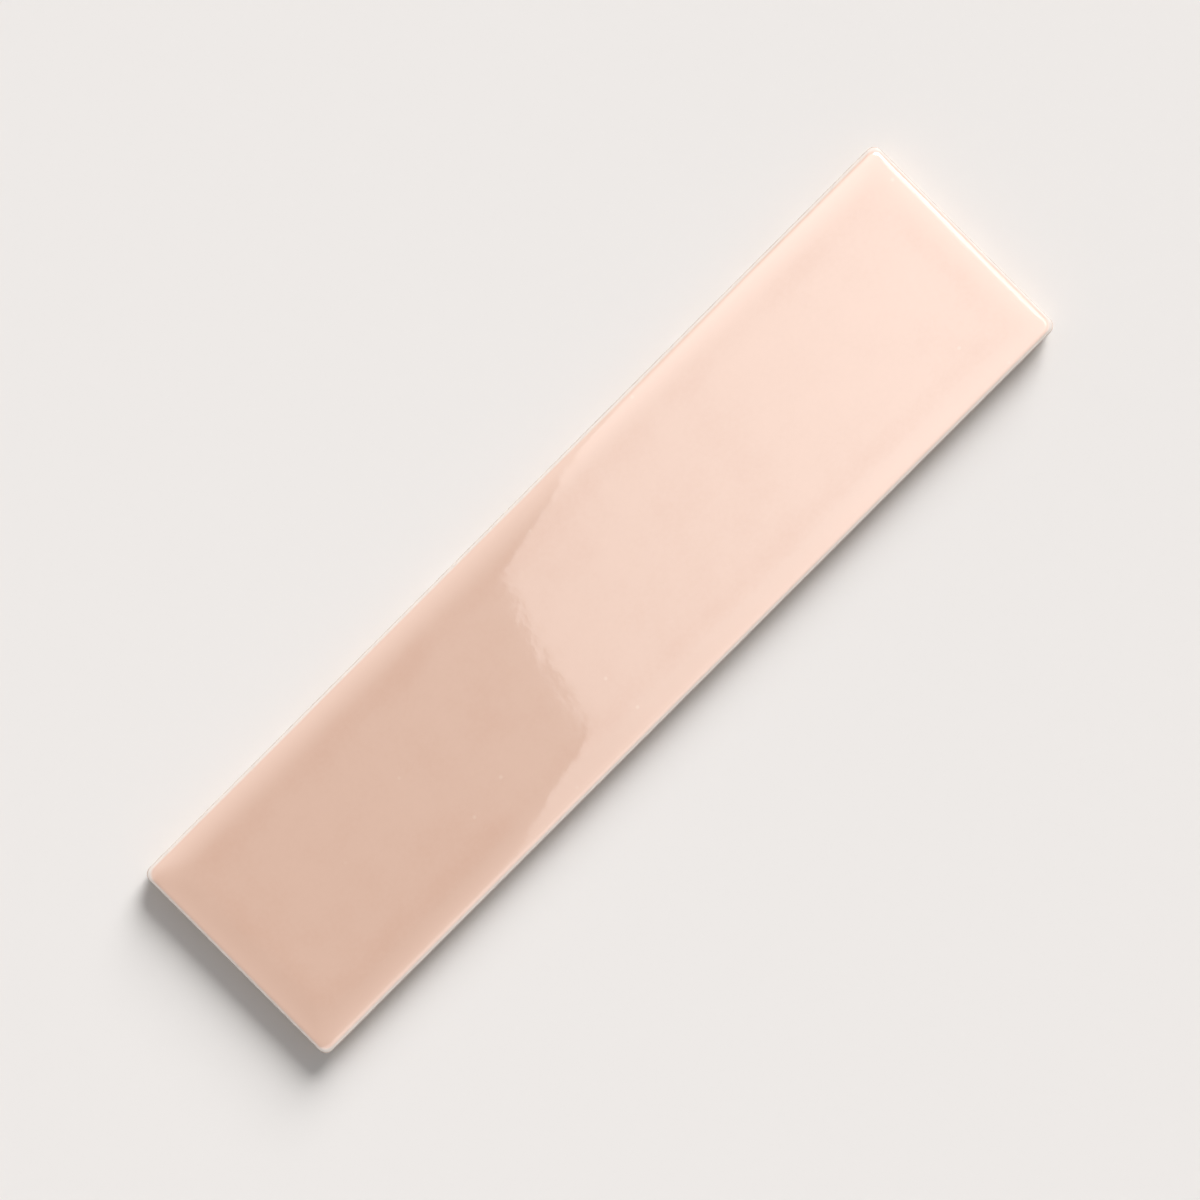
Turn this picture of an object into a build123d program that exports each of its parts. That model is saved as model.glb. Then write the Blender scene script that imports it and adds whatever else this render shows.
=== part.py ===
from build123d import *
import os

# Glazed wall tile: one pressed and fired piece, lying face up
# +X runs along the length, +Y across the width and +Z up out of the glazed face.
# The origin is the middle of the back, on the plane that the back's ribs bear on.
# All sizes are in millimetres.

# Overall
tile_length = 300.0
tile_width = 75.0
tile_thickness = 8.5
plan_corner_radius = 2.7

# Glazed face: a flat field that rolls down to the rim as a shallow cushion
cushion_reach = 12.0
cushion_drop = 0.8
hip_radius = 30.0
arris_radius = 2.0

# Sides: upright where two tiles face each other, then leaning in so that the joint opens downwards
lean_height = 3.2
lean_inset = 0.35
back_bevel = 0.5

# Back: a plain border round a grid of shallow keys for the adhesive
border_width = 6.0
key_pitch = 17.5
key_depth = 0.7
key_draft = 35.0
key_corner_radius = 3.5
rib_width = 2.5

rim_height = tile_thickness - cushion_drop

# Keys: as many as fit inside the border, with a rib across the middle of the length
keyed_length = tile_length - 2 * (lean_inset + border_width)
keyed_width = tile_width - 2 * (lean_inset + border_width)
keys_along = 2 * round((keyed_length + rib_width) / key_pitch / 2)
keys_across = round((keyed_width + rib_width) / key_pitch)
key_step_along = (keyed_length + rib_width) / keys_along
key_step_across = (keyed_width + rib_width) / keys_across

with BuildPart() as tile:
    Box(tile_length, tile_width, tile_thickness, align=(Align.CENTER, Align.CENTER, Align.MIN))

    # The face is cut by one cushioned section along the length and one across the width,
    # which meet in a mitred hip at each corner
    for plane, span, across in ((Plane.XZ, tile_length, tile_width), (Plane.YZ, tile_width, tile_length)):
        with BuildSketch(plane):
            with BuildLine():
                field = Line((0, tile_thickness), (span / 2 - cushion_reach, tile_thickness))
                cushion = TangentArc(field @ 1, (span / 2, rim_height), tangent=field % 1)
                Polyline(cushion @ 1, (span / 2, 0), (0, 0), (0, tile_thickness))
            make_face()
            mirror(about=Plane.YZ)
        extrude(amount=across, both=True, mode=Mode.INTERSECT)

    # Corners in plan, then the hips, then the arris that runs round the whole rim
    fillet(tile.edges().filter_by(Axis.Z), plan_corner_radius)
    fillet(tile.edges().filter_by(GeomType.ELLIPSE), hip_radius)
    rim = tile.edges().filter_by_position(Axis.Z, rim_height - cushion_drop / 2, rim_height + cushion_drop / 2)
    fillet(rim, arris_radius)

    # The lower part of the sides leans in, and the back edge is eased
    chamfer(tile.edges().group_by(Axis.Z)[0], length=lean_height, length2=lean_inset)
    chamfer(tile.edges().group_by(Axis.Z)[0], length=back_bevel)

    # Keys in the back, with drafted sides and rounded corners
    with BuildSketch():
        with GridLocations(key_step_along, key_step_across, keys_along, keys_across):
            RectangleRounded(key_step_along - rib_width, key_step_across - rib_width, key_corner_radius)
    extrude(amount=key_depth, taper=key_draft, mode=Mode.SUBTRACT)

tile.part.label = "tile"
os.makedirs("parts", exist_ok=True)
export_step(tile.part, "parts/tile.step")
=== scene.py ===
"""Glazed wall tile with a cushioned face, lying face up in a plain studio."""

import math
import bmesh
import bpy
from bpy.props import FloatProperty, FloatVectorProperty, IntProperty, PointerProperty
from mathutils import Matrix, Vector, noise


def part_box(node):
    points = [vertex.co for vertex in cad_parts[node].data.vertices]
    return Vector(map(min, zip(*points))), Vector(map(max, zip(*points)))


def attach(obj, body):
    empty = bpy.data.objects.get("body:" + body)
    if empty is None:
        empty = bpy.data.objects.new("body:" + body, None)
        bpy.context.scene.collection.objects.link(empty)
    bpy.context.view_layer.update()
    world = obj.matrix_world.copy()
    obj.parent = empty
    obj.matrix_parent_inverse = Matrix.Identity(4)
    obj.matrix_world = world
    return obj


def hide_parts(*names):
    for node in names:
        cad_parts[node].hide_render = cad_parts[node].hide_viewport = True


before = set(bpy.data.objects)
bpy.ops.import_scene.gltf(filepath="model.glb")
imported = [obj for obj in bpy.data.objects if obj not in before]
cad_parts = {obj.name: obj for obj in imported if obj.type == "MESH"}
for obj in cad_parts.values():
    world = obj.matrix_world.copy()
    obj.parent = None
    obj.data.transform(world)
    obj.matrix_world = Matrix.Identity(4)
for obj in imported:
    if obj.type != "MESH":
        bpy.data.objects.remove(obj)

bl_info = {
    "name": "Glazed Wall Tile",
    "version": (1, 0, 0),
    "blender": (4, 5, 0),
    "location": "View3D > Sidebar > Tile",
    "description": "Models one glazed wall tile with a cushioned face and a keyed back, and its studio",
    "category": "Object",
}

MM = 0.001
CAD_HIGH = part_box("tile")[1]
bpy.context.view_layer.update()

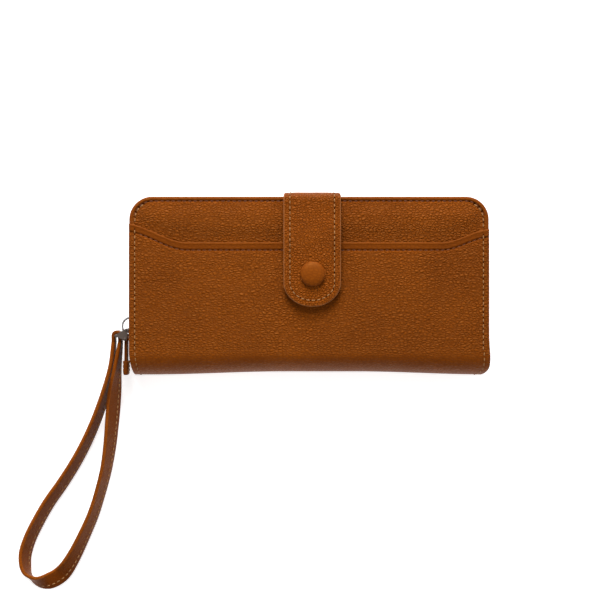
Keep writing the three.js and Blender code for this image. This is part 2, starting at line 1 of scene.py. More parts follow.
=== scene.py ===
"""A long wallet with a snap tab and a wrist strap, dressed in leather, cloth and metal over its CAD frame."""

import math

import bmesh
import bpy
from bpy.props import FloatProperty, FloatVectorProperty, PointerProperty
from mathutils import Matrix, Vector


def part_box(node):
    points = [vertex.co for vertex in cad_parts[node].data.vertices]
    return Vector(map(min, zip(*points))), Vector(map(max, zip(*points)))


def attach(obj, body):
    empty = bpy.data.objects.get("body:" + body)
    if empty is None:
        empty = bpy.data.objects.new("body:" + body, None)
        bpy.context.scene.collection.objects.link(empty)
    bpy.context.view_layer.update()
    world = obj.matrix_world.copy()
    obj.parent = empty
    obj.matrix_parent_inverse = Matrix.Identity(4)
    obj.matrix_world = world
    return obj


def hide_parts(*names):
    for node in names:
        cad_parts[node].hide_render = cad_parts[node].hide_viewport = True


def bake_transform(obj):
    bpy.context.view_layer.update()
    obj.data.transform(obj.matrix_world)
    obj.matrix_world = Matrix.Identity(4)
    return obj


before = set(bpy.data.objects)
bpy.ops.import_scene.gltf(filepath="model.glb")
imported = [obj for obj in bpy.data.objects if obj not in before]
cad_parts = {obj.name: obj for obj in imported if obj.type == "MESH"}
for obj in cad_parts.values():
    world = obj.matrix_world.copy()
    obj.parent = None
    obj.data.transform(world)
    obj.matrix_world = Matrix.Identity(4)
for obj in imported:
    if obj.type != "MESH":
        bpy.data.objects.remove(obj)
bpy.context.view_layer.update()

bl_info = {
    "name": "Long Wallet Dresser",
    "version": (1, 0, 0),
    "blender": (4, 5, 0),
    "location": "3D View > Sidebar > Wallet",
    "description": "Builds the leather, cloth and metal pieces of a long wallet on its CAD frame",
    "category": "Object",
}

MM = 0.001
UP = Vector((0, 0, 1))

# Where the CAD frame puts the main pieces.
COVER_LOW, COVER_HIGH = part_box("front_cover")
BACK_LOW, BACK_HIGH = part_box("back_cover")
POCKET_LOW, POCKET_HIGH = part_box("slip_pocket")
TAB_LOW, TAB_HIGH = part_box("tab_flap")
BRIDGE_LOW, BRIDGE_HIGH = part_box("tab_bridge")
HALF_WIDTH = COVER_HIGH.x
TOP_Y = COVER_HIGH.y
PANEL_BOTTOM_Y = COVER_LOW.y
SPINE_LOW, SPINE_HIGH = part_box("spine_front")
SPINE_RADIUS = POCKET_HIGH.z / 2
SPINE_CENTRE = Vector((0, SPINE_LOW.y + SPINE_RADIUS, SPINE_RADIUS))
SNAP_CENTRE = sum(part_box("snap_cap"), Vector()) / 2
TAB_X = (TAB_LOW.x + TAB_HIGH.x) / 2

# The wrist strap's middle line, from the left side of its end loop round to the right side.
STRAP_ROUTE = [
    (-0.107, -0.0304, 0.0124),
    (-0.1084, -0.0434, 0.0116),
    (-0.1116, -0.057, 0.0092),
    (-0.1164, -0.071, 0.0069),
    (-0.122, -0.084, 0.0055),
    (-0.1284, -0.0963, 0.00495),
    (-0.136, -0.1085, 0.0049),
    (-0.144, -0.12, 0.0049),
    (-0.1503, -0.131, 0.0049),
    (-0.155, -0.141, 0.0049),
    (-0.1572, -0.15, 0.0049),
    (-0.1558, -0.1585, 0.0049),
    (-0.1505, -0.1632, 0.0049),
    (-0.1435, -0.1633, 0.0049),
    (-0.1365, -0.1588, 0.0049),
    (-0.1305, -0.15, 0.0049),
    (-0.1245, -0.138, 0.0049),
    (-0.1193, -0.126, 0.0049),
    (-0.1155, -0.114, 0.0049),
    (-0.1122, -0.101, 0.00495),
    (-0.11, -0.087, 0.0056),
    (-0.1086, -0.073, 0.007),
    (-0.1072, -0.059, 0.0092),
    (-0.1054, -0.0445, 0.0114),
    (-0.1034, -0.0304, 0.0124),
]
# How far the strap leans over at each of those points: 0 on its edge, 1 flat on the floor.
STRAP_LEANS = [
    *(0.0, 0.1, 0.3, 0.38, 0.42, 0.45, 0.48, 0.5, 0.53, 0.57, 0.68, 0.85),
    *(0.84, 0.84, 0.78, 0.66, 0.55, 0.5, 0.5, 0.55, 0.68, 0.76, 0.7, 0.3, 0.0),
]
STRAP_BAR = Vector((-0.1052, -0.027, 0.0125))
PULL_BAR = Vector((-0.1002, -0.0288, 0.0125))
SLIDER_BAR = Vector((-0.0999, -0.024, 0.0125))
HANGER_BARS = (SLIDER_BAR, STRAP_BAR, PULL_BAR)


# ---- What a user may change ----


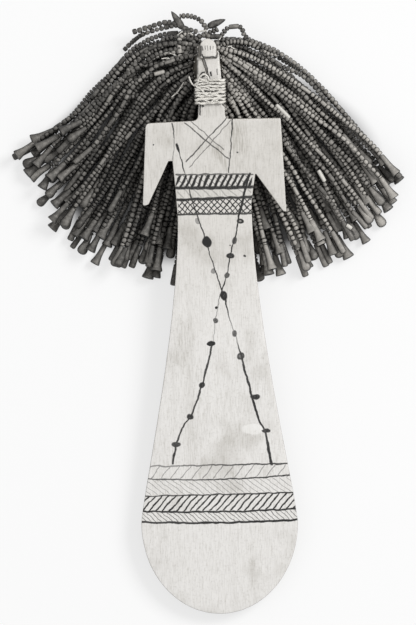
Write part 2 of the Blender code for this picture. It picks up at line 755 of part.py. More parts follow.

________________________

* _Work to be completed_
In the listing above, find the line with "extrude(amount=key_depth, taper=key_draft, mode=Mode.SUBTRACT)" and the line with "Keep writing the", then print exactly those two lines and every line between them, and nothing more.

* _Answer in full_
    extrude(amount=key_depth, taper=key_draft, mode=Mode.SUBTRACT)

tile.part.label = "tile"
os.makedirs("parts", exist_ok=True)
export_step(tile.part, "parts/tile.step")
=== scene.py ===
"""Glazed wall tile with a cushioned face, lying face up in a plain studio."""

import math
import bmesh
import bpy
from bpy.props import FloatProperty, FloatVectorProperty, IntProperty, PointerProperty
from mathutils import Matrix, Vector, noise


def part_box(node):
    points = [vertex.co for vertex in cad_parts[node].data.vertices]
    return Vector(map(min, zip(*points))), Vector(map(max, zip(*points)))


def attach(obj, body):
    empty = bpy.data.objects.get("body:" + body)
    if empty is None:
        empty = bpy.data.objects.new("body:" + body, None)
        bpy.context.scene.collection.objects.link(empty)
    bpy.context.view_layer.update()
    world = obj.matrix_world.copy()
    obj.parent = empty
    obj.matrix_parent_inverse = Matrix.Identity(4)
    obj.matrix_world = world
    return obj


def hide_parts(*names):
    for node in names:
        cad_parts[node].hide_render = cad_parts[node].hide_viewport = True


before = set(bpy.data.objects)
bpy.ops.import_scene.gltf(filepath="model.glb")
imported = [obj for obj in bpy.data.objects if obj not in before]
cad_parts = {obj.name: obj for obj in imported if obj.type == "MESH"}
for obj in cad_parts.values():
    world = obj.matrix_world.copy()
    obj.parent = None
    obj.data.transform(world)
    obj.matrix_world = Matrix.Identity(4)
for obj in imported:
    if obj.type != "MESH":
        bpy.data.objects.remove(obj)

bl_info = {
    "name": "Glazed Wall Tile",
    "version": (1, 0, 0),
    "blender": (4, 5, 0),
    "location": "View3D > Sidebar > Tile",
    "description": "Models one glazed wall tile with a cushioned face and a keyed back, and its studio",
    "category": "Object",
}

MM = 0.001
CAD_HIGH = part_box("tile")[1]
bpy.context.view_layer.update()

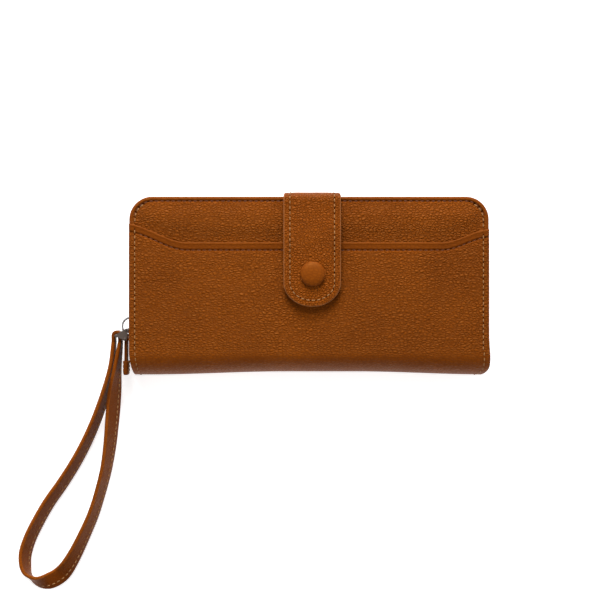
Keep writing the three.js and Blender code for this image. This is part 2, starting at line 1 of scene.py. More parts follow.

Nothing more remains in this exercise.